Compound is usually spot-on in their pairing of artists and overall exhibition choices, but I am a little suspicious of this show. Blythe is the doll equivalent of the sad-eyed Keane paintings that permeate hipster-kitsch culture and clog up hallways in the rentals of all PDX quadrants. The creepy/cute doll, originally produced in the early ’70s, has seen many careers, styles and manifestations, appearing in art photos and magazine spreads galore since being “re-discovered” in the last decade. This is an exhibition put on with CWC, the official Asian licensing firm for Blythe, and I’m sure it will represent all aspects of this collector doll. Compound will be featuring a show-only limited edition doll as well.

 

Jen Corace, “marigold, calendula”

Motel Gallery

19 N.W. Fifth Ave.

Jen Corace – whose work is seemingly everywhere in Portland, from a zillion group shows, to the Mercury, to the sketchbooks of adoring copycats, I mean fans – is finally getting her first solo show.

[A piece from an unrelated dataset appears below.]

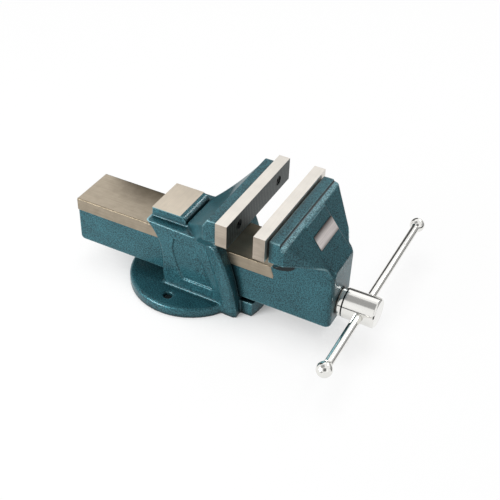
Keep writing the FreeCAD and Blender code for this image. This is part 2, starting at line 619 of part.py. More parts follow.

As one of her adoring copycats I cannot begin to tell you how much the subtle, simple, breathtaking illustration of Corace has affected me. Her compositions are at times both sparse and baroque, taking simple emotional moments and filling them with enough subtle line and color to give them a distinct emotional weight. Her work is ambiguously nostalgic, calling eras past without relying on kitsch or hyper-personal symbols to convey melancholy. People have accused me of being limited in my scope as galleries are concerned, but when it rains this much it just makes sense to stick with spaces that do it right, and Motel has never let me down.